Jesse Hirsh: Always a pleasure.
Jordan Heath-Rawlings: As we do, um, there is a bill that could change the way our digital world works on the table. Um, so we called you to tell us, what is Bill C-10.
Jesse Hirsh: It’s an attempt to upgrade Canadian broadcasting laws to include the internet, which on the one hand is a bit of a trick because in calling the internet “broadcasting”, you’re kind of trying to fit a circle into a square peg. But on the other hand, it’s an extension of our Canadian cultural policies. The idea that the Canadian identity depends upon Canadian culture, and that our government has been subsidizing or funding and encouraging Canadian content. And this is a way of ensuring that digital companies are also contributing to that policy environment in [00:03:00] addition to our traditional broadcasters, cable companies, and wireless companies.
Jordan Heath-Rawlings: We’re going to get into the details of that, especially, uh, why it’s a square peg in a round hole. But, but first, if we could zoom out a bit, um, if you asked the government what the stated purpose of this bill is, what would they say?
Jesse Hirsh: I think their biggest spin is battling the big tech giants. I think they’re trying to frame this proposed legislation as a response against the power that social media companies wield in our society. A way of trying to make those companies give back both in a tax sense, but also in a culture or a cultural funding sense, and a way of preserving Canadian culture. Now, this is a big sweeping bill that seeks to update quite a number of, of acts of legislation and in particular, the CRTC as a regulatory body.
And I think it’s in the [00:04:00] details of all that, that both the government is trying to rush or kind of push through, but that’s also, I think why people are getting so upset because it’s not just about battling the big tech giants.

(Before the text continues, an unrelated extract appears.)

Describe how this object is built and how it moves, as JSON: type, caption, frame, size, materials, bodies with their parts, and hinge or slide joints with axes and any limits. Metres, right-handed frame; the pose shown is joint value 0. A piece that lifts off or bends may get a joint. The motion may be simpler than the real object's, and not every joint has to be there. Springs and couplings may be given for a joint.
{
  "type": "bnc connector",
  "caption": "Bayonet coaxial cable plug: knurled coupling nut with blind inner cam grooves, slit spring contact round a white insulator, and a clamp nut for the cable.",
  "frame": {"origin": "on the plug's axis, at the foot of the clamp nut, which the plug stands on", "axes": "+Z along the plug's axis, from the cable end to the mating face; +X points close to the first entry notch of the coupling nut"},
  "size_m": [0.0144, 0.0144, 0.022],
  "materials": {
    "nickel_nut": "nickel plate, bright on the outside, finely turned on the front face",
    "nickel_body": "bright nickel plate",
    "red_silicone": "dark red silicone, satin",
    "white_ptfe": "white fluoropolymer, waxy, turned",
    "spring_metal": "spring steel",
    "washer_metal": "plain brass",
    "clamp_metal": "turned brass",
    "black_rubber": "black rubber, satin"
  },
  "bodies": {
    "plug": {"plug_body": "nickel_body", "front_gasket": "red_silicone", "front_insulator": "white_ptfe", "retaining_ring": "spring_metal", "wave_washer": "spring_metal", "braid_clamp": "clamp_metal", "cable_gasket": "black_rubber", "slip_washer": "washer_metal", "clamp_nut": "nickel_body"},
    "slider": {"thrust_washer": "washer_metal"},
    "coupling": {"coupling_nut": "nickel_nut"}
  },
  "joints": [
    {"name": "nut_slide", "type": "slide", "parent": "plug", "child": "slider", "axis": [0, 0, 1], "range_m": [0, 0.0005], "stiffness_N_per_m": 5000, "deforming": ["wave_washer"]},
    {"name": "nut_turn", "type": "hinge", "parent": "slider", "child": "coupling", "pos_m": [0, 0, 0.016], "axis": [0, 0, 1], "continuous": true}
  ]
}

I mean, if that’s the spin, it’s kind of only half true in terms of the larger impact of this proposed legislation.
Jordan Heath-Rawlings: So what would it require? Um, first of all, maybe from those big tech giants, uh, you know, Netflix and Amazon Prime, et cetera, but also just in general, uh, what does it actually do?
Jesse Hirsh: Well, part of it’s about money. So part of it is about these big tech giants having to basically pay more money either to Canadian culture, so to intermediary agencies like the Canadian Media Fund, or even potentially the way in which they pay taxes and the way in which they’re regulated in terms of say the types of ads that they take. But also the content that they would have. I mean, you know, our radio and our television system has requirements on the amount of Canadian [00:05:00] content that has to be broadcast. It’s why, when you listen to the radio, you’re more likely to hear songs by Canadian artists. And so this in theory could subject Netflix, could subject YouTube and Spotify to similar Canadian content elements. So they also have to make sure that they’re featuring or giving equal airtime, even though that again feels like an inappropriate metaphor, but the idea that they give special status to Canadian content so that we’re not lost in the sea of global content.

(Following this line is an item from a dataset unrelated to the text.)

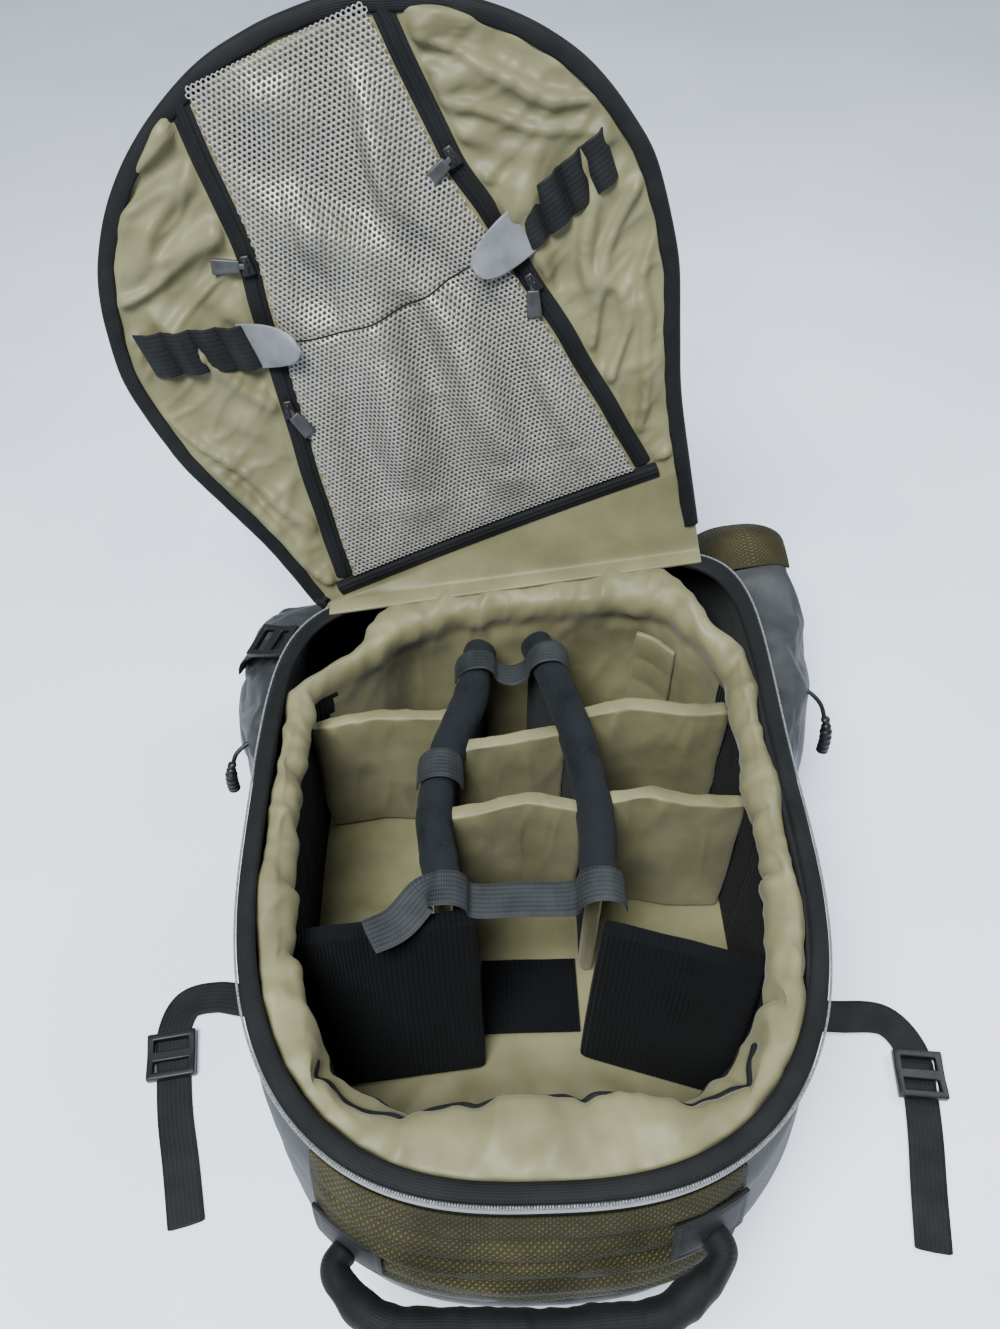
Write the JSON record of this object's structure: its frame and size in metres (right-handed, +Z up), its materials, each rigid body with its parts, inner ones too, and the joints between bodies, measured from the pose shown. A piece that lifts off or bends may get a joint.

But the other side to this, which you sort of alluded to is, is the CRTC, which I mentioned before that this is about kind of giving the CRTC and upgrade, right? It’s the Canadian radio and tele- television and telecommunications commission. And so now theory, we’re adding a D for digital or an I for internet-
Jordan Heath-Rawlings: Right.
Jesse Hirsh: -’cause it, it would radically expand their mandate and their ability to go after these big tech [00:06:00] firms or any other internet company that is basically broadcasting online.
Jordan Heath-Rawlings: So it’s the “any other internet company” that I know has a lot of people freaked out, and also that’s just incredibly confusing to me. I understand that you can make Spotify feature Canadian content and make them pay more for, uh, existing in Canada, et cetera. But is there a line anywhere in this bill between, like. YouTube and Spotify, or like, I don’t know, Frequency Podcast Network, for instance.
Jesse Hirsh: As it currently stands, no. And that’s part of the reason why there’s been such an alarm and there’s been such a concern because as you noted in the air of the internet, everybody and anybody is a broadcaster. So does that mean that we all have to go and get licenses for the CRTC? And we all have to comply with, you know, regulatory overhead, that means half or a third of all the things we say are specifically Canadian?
[00:07:00] I mean, the government has already come back and said, no, that’s not what they want. And they will table an amendment that differentiates between, let’s say, large companies and individuals. Obviously the details of that will be crucial and important, but it does suggest that in the government’s attempt to go after big tech, not only might they miss big tech completely, but in their attempt to do so, actually ensnare the rest of us in unnecessary regulations and bureaucracy. And I think that’s the primary concern that, that critics of this bill currently have in addition to it just being opaque and a product of a very little consultation. So it’s, it has people alarmed.
But at the same time, you know, the government is trying to demonstrate that people want big tech to be tamed.
Jordan Heath-Rawlings: Right.
Jesse Hirsh: You know, you and I have often talked about [00:08:00] the outsized power that these companies wield. So the question is whether this is an effective measure or not. And that’s where I think many people are saying it’s not, it needs to go back to the drawing board. And we’ll see, uh, based on the proposed amendments as to whether the government is listening.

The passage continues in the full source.